Quote verbatim every line from the line containing "for name, side" to the line containing "obj.parent = empty", inclusive of both, and no other line.

Lines of data:
★ ★ ★

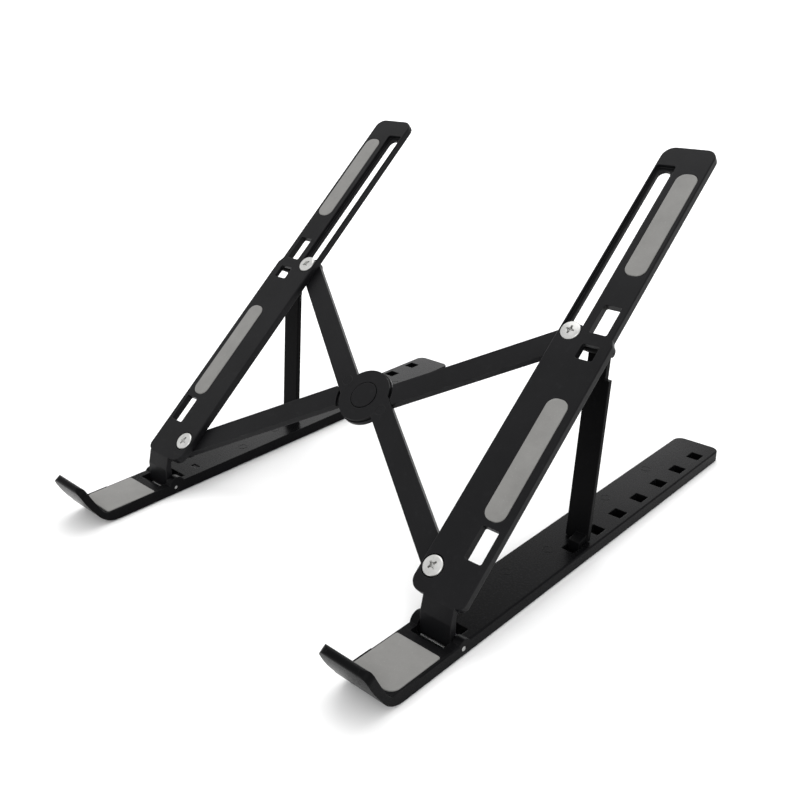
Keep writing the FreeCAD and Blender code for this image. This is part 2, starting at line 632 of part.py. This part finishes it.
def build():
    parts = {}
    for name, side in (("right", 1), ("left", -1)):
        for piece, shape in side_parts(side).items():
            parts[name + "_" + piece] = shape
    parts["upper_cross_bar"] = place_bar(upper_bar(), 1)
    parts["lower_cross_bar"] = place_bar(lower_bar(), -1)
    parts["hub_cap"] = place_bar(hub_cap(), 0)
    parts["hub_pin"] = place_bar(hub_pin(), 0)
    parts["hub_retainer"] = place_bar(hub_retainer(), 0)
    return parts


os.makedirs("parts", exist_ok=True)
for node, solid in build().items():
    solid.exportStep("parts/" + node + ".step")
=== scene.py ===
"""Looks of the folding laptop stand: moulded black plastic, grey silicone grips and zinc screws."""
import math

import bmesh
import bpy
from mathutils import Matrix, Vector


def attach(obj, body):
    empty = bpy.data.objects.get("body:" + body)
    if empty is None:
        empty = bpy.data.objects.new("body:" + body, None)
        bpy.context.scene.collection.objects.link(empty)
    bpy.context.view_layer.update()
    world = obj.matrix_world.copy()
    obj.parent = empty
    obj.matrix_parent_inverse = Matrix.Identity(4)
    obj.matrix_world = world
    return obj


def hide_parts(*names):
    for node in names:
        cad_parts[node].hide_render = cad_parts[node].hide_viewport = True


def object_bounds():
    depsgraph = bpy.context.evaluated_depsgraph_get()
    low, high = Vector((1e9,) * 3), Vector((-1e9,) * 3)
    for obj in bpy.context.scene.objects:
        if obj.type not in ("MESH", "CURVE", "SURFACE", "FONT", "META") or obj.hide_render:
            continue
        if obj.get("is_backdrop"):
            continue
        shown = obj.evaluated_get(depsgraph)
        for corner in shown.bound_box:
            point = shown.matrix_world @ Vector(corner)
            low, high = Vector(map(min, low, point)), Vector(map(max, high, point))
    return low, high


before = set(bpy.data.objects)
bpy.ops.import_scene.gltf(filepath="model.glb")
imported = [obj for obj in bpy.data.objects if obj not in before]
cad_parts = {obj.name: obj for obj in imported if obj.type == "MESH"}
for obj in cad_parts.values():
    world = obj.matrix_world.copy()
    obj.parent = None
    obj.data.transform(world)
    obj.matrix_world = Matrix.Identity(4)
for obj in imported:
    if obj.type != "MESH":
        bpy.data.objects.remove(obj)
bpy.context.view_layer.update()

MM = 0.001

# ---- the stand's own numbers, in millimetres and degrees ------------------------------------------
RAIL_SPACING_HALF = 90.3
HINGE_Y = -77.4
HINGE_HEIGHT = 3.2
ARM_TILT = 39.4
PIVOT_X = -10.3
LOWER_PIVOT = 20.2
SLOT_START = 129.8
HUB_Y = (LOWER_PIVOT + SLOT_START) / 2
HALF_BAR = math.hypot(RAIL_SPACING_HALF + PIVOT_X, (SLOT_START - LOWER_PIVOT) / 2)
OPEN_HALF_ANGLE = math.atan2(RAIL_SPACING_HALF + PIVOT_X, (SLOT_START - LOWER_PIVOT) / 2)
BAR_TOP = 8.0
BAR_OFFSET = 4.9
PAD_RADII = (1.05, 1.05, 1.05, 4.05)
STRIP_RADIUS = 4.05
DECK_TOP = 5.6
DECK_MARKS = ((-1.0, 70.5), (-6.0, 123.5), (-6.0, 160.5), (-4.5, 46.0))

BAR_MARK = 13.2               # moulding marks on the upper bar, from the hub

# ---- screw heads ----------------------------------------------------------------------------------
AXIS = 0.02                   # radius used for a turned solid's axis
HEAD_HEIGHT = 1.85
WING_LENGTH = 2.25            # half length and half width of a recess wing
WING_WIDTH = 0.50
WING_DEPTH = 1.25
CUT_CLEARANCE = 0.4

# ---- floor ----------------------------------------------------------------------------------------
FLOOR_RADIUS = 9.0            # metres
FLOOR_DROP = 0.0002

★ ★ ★

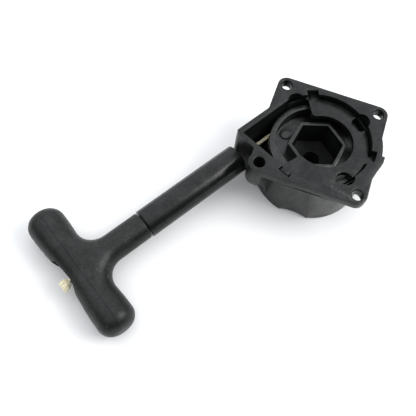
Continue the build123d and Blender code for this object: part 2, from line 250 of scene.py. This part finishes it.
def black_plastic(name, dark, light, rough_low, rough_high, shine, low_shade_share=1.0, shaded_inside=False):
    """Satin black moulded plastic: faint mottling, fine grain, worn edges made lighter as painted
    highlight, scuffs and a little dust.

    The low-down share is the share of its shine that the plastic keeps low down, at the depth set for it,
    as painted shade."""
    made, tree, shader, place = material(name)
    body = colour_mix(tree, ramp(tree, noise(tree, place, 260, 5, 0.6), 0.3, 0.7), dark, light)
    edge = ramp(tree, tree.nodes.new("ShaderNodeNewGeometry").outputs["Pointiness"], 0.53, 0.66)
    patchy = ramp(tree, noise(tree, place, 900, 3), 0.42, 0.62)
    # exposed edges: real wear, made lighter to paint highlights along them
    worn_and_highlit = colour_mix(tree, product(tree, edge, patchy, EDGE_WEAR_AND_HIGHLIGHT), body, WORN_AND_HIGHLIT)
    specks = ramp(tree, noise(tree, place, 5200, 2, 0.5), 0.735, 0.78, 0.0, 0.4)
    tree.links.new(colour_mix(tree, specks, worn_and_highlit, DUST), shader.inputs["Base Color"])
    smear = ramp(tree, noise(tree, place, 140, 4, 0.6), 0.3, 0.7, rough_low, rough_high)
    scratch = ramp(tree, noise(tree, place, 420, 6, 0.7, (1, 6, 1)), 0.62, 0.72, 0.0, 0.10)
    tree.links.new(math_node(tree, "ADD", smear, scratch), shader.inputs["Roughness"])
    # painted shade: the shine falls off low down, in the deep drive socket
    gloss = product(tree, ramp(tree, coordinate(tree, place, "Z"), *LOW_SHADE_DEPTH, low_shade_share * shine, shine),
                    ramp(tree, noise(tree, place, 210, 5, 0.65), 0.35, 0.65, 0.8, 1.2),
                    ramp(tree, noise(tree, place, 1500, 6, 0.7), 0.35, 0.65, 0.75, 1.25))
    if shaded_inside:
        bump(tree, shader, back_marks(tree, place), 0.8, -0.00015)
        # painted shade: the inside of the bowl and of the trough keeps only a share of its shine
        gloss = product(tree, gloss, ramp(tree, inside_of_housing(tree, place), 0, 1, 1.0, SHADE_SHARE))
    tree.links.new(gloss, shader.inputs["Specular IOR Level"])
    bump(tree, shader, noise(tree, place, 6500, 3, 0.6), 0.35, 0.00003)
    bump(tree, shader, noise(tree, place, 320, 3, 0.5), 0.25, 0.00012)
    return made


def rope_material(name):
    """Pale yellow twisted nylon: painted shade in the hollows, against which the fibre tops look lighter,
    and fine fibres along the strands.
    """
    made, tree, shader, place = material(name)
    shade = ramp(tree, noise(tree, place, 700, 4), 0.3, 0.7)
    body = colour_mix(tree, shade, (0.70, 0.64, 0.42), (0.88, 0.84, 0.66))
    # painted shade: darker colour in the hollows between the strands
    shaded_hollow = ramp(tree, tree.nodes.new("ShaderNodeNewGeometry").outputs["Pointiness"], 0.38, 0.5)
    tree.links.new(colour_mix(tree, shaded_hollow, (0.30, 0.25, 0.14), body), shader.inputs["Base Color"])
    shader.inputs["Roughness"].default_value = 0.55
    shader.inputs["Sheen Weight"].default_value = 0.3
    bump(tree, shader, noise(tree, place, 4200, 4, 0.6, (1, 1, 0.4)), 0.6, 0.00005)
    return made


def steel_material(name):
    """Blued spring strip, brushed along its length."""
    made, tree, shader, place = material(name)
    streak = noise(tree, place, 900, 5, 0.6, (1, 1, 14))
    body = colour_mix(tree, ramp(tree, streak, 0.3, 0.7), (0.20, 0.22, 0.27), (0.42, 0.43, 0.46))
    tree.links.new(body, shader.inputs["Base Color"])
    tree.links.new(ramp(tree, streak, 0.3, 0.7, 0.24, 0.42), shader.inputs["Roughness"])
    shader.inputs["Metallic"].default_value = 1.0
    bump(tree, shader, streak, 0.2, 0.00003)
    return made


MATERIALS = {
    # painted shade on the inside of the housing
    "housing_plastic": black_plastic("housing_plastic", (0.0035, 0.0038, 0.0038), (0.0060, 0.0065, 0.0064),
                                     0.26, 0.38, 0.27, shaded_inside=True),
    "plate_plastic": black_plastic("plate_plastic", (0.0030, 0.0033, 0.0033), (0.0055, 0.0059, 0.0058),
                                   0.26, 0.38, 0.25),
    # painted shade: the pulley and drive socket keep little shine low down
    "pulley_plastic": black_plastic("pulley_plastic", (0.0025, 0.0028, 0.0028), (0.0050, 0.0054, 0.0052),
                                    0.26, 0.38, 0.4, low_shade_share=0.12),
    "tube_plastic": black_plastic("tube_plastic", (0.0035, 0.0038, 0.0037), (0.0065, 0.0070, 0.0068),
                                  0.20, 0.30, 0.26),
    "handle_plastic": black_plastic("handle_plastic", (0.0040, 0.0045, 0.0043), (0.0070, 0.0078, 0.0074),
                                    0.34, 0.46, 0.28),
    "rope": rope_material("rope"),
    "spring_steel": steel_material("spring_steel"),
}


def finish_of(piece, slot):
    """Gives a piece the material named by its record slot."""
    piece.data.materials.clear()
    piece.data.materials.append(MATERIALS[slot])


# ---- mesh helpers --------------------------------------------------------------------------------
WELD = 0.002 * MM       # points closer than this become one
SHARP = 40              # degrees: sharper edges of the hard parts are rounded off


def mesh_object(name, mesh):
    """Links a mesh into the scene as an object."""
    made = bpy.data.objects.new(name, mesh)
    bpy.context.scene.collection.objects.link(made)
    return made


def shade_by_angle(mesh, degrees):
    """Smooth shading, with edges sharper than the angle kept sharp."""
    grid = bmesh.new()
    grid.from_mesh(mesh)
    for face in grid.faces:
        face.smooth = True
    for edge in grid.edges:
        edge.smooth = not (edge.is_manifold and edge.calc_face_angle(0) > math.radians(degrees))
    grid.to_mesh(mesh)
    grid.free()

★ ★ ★

**WORKED ANSWER:**
    for name, side in (("right", 1), ("left", -1)):
        for piece, shape in side_parts(side).items():
            parts[name + "_" + piece] = shape
    parts["upper_cross_bar"] = place_bar(upper_bar(), 1)
    parts["lower_cross_bar"] = place_bar(lower_bar(), -1)
    parts["hub_cap"] = place_bar(hub_cap(), 0)
    parts["hub_pin"] = place_bar(hub_pin(), 0)
    parts["hub_retainer"] = place_bar(hub_retainer(), 0)
    return parts


os.makedirs("parts", exist_ok=True)
for node, solid in build().items():
    solid.exportStep("parts/" + node + ".step")
=== scene.py ===
"""Looks of the folding laptop stand: moulded black plastic, grey silicone grips and zinc screws."""
import math

import bmesh
import bpy
from mathutils import Matrix, Vector


def attach(obj, body):
    empty = bpy.data.objects.get("body:" + body)
    if empty is None:
        empty = bpy.data.objects.new("body:" + body, None)
        bpy.context.scene.collection.objects.link(empty)
    bpy.context.view_layer.update()
    world = obj.matrix_world.copy()
    obj.parent = empty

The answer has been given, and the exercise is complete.